> [Instructions for the task] List each line of the data that holds the word "shown".

───── Material for the task

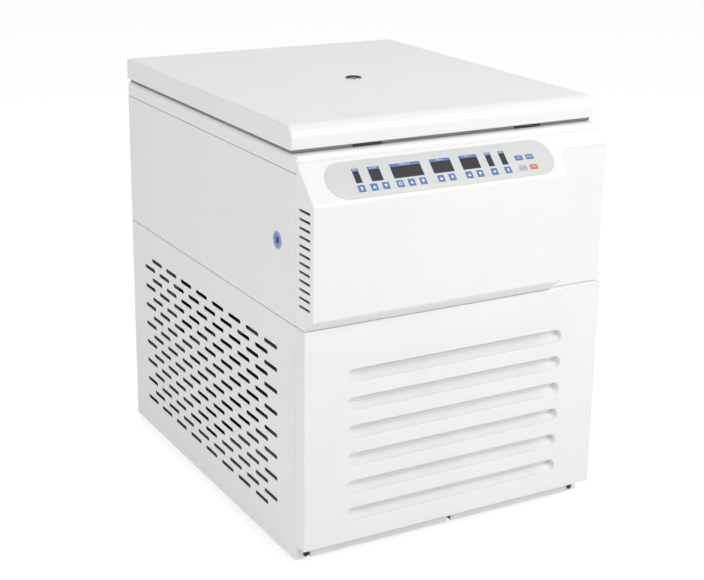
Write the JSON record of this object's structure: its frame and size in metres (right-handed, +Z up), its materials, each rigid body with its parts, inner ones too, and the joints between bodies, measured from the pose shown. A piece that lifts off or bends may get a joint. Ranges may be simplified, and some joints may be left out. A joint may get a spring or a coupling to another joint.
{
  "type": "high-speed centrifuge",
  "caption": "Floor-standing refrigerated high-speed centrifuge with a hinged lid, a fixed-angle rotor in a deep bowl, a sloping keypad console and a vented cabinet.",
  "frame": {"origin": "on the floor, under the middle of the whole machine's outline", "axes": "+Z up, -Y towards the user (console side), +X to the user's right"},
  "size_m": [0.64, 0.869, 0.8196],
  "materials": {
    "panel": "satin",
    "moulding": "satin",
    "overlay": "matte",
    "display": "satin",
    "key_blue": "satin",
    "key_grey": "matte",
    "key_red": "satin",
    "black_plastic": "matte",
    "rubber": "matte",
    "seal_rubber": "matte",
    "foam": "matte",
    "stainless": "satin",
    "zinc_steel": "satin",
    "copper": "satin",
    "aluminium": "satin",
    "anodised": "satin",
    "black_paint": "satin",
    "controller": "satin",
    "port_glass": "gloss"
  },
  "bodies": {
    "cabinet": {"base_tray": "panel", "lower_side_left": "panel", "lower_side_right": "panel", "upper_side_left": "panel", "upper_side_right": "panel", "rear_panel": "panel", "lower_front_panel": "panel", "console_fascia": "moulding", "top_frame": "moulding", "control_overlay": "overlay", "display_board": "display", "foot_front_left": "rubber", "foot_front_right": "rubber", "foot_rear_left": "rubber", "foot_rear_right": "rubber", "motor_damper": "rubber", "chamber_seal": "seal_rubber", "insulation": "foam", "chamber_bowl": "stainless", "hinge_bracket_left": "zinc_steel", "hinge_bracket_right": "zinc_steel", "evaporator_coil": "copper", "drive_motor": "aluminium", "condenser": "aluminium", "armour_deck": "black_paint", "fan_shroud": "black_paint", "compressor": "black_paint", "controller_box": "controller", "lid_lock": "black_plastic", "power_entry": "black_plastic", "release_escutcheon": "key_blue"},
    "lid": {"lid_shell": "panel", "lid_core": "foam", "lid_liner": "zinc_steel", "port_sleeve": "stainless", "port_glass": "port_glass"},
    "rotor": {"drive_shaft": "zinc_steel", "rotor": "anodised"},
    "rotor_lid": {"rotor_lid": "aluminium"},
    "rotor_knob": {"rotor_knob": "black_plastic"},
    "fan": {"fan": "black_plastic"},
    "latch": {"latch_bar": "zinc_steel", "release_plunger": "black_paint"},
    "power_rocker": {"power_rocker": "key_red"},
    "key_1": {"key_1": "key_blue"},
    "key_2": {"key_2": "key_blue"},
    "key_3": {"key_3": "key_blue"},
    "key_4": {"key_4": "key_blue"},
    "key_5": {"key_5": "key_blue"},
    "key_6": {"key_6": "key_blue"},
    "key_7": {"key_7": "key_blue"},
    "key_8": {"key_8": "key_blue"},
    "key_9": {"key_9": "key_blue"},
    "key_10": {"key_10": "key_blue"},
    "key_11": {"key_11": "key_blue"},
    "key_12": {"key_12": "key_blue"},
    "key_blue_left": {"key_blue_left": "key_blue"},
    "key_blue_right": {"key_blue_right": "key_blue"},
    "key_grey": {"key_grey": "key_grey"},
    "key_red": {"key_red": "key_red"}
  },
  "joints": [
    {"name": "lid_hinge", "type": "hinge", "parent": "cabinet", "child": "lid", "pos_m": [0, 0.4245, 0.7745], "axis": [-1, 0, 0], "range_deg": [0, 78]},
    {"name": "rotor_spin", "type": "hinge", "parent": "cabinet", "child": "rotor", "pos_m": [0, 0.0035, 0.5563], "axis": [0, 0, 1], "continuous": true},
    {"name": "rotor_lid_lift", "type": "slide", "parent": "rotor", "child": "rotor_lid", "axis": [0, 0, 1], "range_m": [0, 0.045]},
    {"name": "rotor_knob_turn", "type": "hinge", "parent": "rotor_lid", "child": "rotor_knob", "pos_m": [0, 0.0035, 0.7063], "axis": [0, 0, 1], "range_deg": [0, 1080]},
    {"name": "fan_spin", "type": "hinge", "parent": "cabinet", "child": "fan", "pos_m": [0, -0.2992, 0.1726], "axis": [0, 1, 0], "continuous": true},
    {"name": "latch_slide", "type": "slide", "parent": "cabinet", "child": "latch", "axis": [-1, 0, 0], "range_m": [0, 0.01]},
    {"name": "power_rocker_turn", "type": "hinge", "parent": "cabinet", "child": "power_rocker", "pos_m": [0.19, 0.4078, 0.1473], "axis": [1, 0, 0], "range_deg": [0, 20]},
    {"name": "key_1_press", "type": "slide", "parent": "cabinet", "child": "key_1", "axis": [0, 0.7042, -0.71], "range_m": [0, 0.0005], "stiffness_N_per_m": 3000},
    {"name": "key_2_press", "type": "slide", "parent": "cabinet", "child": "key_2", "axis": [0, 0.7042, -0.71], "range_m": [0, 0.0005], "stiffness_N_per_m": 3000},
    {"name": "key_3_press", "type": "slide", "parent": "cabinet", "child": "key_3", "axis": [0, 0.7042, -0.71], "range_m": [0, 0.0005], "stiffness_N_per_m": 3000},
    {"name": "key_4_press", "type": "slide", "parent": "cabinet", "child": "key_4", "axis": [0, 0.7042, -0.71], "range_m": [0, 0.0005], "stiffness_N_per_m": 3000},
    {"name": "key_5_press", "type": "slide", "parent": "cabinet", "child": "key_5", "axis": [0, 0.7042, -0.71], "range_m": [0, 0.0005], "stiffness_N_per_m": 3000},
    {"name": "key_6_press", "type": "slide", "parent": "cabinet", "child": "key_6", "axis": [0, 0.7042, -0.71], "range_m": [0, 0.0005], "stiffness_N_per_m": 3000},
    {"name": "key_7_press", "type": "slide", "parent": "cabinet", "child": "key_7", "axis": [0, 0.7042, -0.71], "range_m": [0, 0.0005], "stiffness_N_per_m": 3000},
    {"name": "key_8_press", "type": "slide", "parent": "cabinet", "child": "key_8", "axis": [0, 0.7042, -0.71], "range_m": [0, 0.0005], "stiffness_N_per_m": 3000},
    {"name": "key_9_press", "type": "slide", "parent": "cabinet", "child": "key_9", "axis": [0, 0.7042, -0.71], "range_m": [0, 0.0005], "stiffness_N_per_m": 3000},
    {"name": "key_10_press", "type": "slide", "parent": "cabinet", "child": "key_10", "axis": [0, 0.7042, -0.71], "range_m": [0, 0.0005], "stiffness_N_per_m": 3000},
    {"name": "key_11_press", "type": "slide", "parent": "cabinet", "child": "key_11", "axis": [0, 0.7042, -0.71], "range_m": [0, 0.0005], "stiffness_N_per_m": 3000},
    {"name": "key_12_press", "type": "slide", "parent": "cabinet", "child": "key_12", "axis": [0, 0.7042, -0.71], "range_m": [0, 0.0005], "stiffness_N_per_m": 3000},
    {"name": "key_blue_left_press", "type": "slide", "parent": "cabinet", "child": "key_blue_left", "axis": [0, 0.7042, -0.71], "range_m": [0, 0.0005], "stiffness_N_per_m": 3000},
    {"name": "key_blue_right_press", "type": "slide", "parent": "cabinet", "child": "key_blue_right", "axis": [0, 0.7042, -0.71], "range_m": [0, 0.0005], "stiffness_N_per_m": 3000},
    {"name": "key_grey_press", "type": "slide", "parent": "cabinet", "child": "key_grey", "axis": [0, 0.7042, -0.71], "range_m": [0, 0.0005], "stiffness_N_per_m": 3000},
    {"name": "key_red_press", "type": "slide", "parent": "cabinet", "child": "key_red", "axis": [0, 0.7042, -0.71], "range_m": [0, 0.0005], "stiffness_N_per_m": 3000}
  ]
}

──────────
───── Material for the task

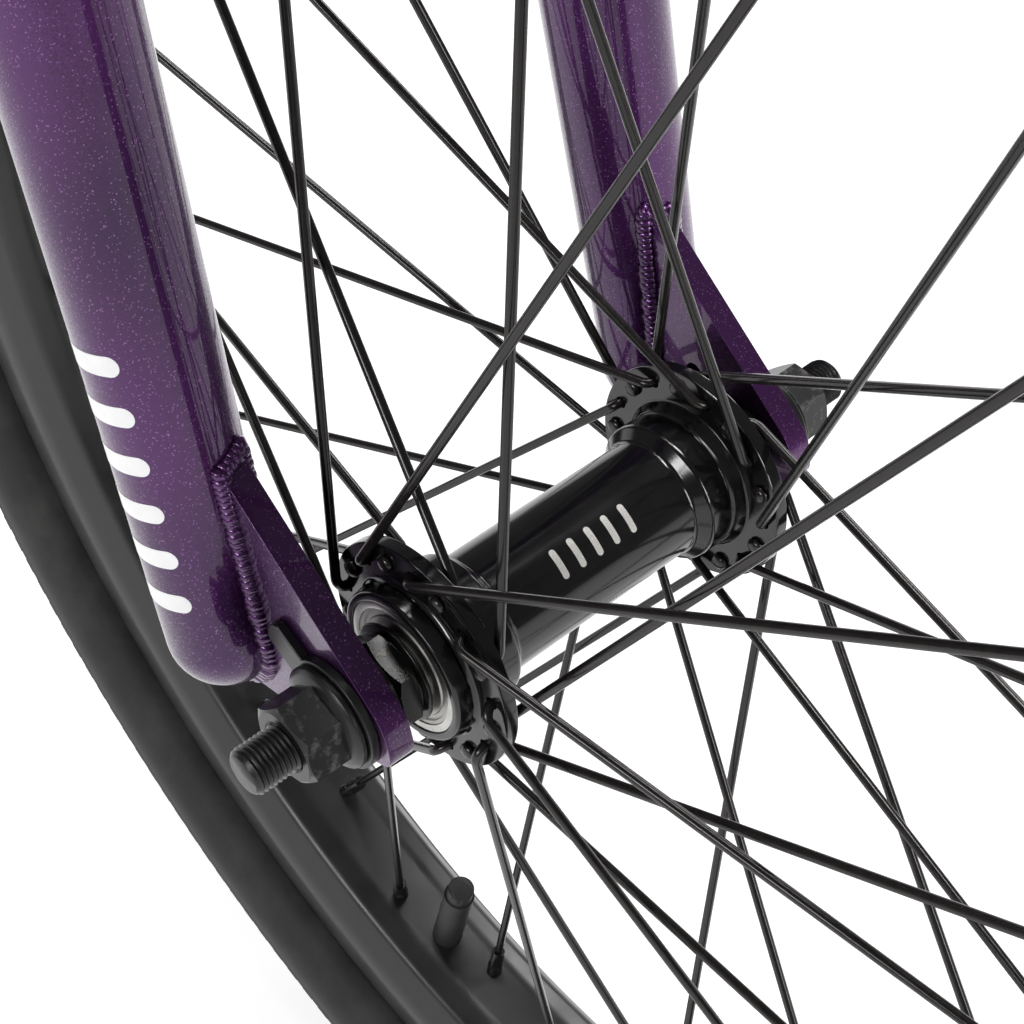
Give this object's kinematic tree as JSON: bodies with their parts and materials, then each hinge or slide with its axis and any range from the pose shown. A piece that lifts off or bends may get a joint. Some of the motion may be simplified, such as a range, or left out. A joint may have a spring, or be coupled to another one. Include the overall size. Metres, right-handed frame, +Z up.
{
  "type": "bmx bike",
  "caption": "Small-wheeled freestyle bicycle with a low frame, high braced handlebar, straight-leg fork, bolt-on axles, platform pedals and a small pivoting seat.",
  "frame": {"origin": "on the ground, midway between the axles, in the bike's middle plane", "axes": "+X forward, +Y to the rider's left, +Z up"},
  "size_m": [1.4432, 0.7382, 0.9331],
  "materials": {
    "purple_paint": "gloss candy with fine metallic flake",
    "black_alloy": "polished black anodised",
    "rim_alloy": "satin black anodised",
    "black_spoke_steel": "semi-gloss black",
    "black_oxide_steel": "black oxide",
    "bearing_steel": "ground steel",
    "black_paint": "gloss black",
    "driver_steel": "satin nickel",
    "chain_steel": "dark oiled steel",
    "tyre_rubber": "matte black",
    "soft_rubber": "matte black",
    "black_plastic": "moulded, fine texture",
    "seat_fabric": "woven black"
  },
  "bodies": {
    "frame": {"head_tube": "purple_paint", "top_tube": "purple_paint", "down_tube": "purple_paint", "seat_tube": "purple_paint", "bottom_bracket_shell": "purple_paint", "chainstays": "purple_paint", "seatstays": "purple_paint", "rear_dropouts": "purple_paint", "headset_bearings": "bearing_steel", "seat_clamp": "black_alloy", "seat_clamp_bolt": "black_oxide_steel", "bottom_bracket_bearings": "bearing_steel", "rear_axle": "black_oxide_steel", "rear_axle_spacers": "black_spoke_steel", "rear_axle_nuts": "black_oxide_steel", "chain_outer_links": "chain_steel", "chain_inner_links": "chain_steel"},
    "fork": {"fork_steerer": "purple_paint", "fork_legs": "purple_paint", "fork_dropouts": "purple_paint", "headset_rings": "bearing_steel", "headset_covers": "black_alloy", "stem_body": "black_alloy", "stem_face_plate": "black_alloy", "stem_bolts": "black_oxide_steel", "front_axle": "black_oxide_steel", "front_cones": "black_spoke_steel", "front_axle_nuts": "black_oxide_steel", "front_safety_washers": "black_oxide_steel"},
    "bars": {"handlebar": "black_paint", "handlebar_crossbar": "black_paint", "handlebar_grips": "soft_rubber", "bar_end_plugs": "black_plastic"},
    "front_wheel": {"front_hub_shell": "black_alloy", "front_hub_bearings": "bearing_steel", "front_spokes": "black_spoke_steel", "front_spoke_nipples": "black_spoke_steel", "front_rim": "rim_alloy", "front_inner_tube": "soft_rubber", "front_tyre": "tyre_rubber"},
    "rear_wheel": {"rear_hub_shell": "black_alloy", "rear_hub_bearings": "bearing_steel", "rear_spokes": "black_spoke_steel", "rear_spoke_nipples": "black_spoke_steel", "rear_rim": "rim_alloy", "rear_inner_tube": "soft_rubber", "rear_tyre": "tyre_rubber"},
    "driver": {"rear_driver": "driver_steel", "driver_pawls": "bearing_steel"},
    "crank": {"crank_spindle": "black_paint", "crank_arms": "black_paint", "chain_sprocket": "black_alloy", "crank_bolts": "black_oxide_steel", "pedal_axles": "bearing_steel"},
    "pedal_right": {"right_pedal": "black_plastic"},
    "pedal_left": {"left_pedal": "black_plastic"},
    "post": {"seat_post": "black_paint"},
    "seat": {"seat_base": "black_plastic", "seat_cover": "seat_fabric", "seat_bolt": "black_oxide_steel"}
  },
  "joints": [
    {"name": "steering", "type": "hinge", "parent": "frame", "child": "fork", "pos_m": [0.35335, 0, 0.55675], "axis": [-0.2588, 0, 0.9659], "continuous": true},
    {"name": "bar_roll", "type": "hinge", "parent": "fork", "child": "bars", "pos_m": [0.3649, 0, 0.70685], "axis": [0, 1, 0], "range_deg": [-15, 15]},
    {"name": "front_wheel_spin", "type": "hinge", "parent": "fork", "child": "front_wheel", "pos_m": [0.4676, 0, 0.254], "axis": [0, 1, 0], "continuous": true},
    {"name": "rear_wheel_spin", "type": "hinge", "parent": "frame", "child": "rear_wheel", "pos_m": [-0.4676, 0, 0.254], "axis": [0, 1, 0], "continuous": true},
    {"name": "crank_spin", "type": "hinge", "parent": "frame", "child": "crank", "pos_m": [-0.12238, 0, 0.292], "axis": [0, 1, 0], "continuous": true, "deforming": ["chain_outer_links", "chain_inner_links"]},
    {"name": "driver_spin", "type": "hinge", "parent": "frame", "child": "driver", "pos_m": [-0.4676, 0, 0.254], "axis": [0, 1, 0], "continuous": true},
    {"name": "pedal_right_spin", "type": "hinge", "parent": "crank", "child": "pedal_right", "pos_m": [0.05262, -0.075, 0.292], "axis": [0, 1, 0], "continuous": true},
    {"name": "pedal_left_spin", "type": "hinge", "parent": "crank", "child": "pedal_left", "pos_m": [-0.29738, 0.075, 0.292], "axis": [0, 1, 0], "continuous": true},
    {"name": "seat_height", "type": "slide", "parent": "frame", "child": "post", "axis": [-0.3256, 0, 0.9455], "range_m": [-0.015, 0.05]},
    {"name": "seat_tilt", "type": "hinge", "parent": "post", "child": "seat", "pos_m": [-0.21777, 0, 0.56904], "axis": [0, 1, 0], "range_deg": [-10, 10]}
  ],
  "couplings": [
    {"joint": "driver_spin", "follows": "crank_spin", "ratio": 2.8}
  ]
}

──────────

> [Exercise result]
Write the JSON record of this object's structure: its frame and size in metres (right-handed, +Z up), its materials, each rigid body with its parts, inner ones too, and the joints between bodies, measured from the pose shown. A piece that lifts off or bends may get a joint. Ranges may be simplified, and some joints may be left out. A joint may get a spring or a coupling to another joint.
Give this object's kinematic tree as JSON: bodies with their parts and materials, then each hinge or slide with its axis and any range from the pose shown. A piece that lifts off or bends may get a joint. Some of the motion may be simplified, such as a range, or left out. A joint may have a spring, or be coupled to another one. Include the overall size. Metres, right-handed frame, +Z up.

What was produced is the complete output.